A thorough analysis of the break-even point will give you an idea on how to manage your resources, what is the price you should keep for your products when to think of growing your business, and t what cost.
Raw materials planning
You purchase raw materials or hire labor in return of the service. You should do a thorough analysis of the return on investment before making any decision. This way you will be able to keep control over your financial statements, and your liabilities will not be more than your assets.
Though at times your expenses might be more than your incomes, if it persists then that should ring the alarm bell in your mind, and you should revisit your costs.
A delegation of responsibilities and sticking to a detailed plan.
Though this might not necessarily be directly correlated to financial planning, a proper delegation of work do have an immense impact on the company’s performance and its finances.
Some Questions to guide you
Let us write down a few questions; think over them and write down the answers.
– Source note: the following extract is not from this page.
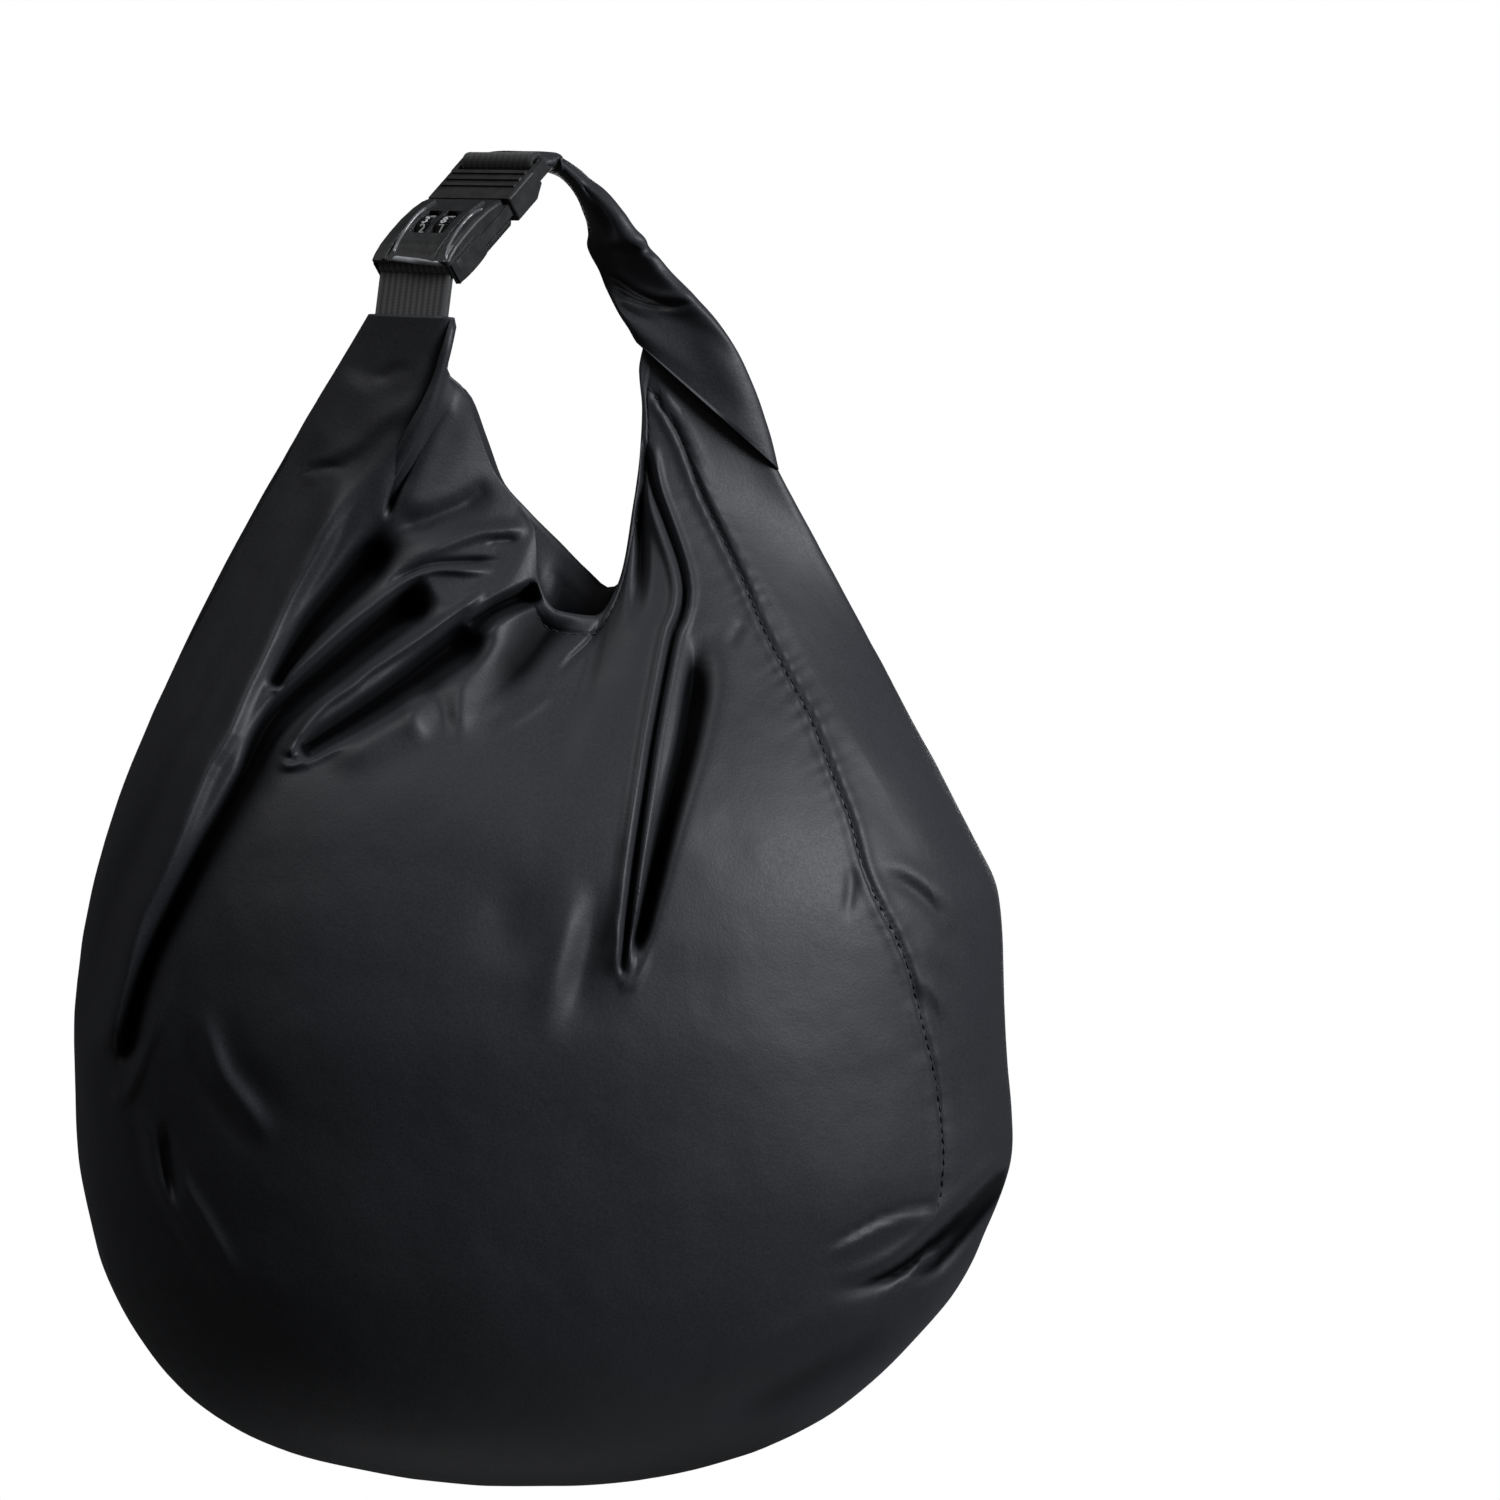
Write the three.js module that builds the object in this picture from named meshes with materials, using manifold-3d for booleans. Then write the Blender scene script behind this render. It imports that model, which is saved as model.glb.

It can be the guiding star in planning your finances.
- What is the core product or service of your business?
- In which phase of the business life cycle are you right now?
- Where do you see your company five years down the lane?
- Do you have sufficient funds and capital to invest in your company?
- Are you planning to take loans or are you planning to increase your personal investments in your company?
- What is the business module?
- Is your retirement plan in place?
- How much can you afford to spend to earn sufficient revenue while saving for future requirements?
- Do you maintain your books of accounts?
- Do you have a legal advisor or do you think you need one?
- Do you have a financial planner or do you plan to hire one?
Business is all about taking measured risks. However, you must ensure to rush into anything and pay close attention to all your strategies, specifically your finances as that is the backbone of any business.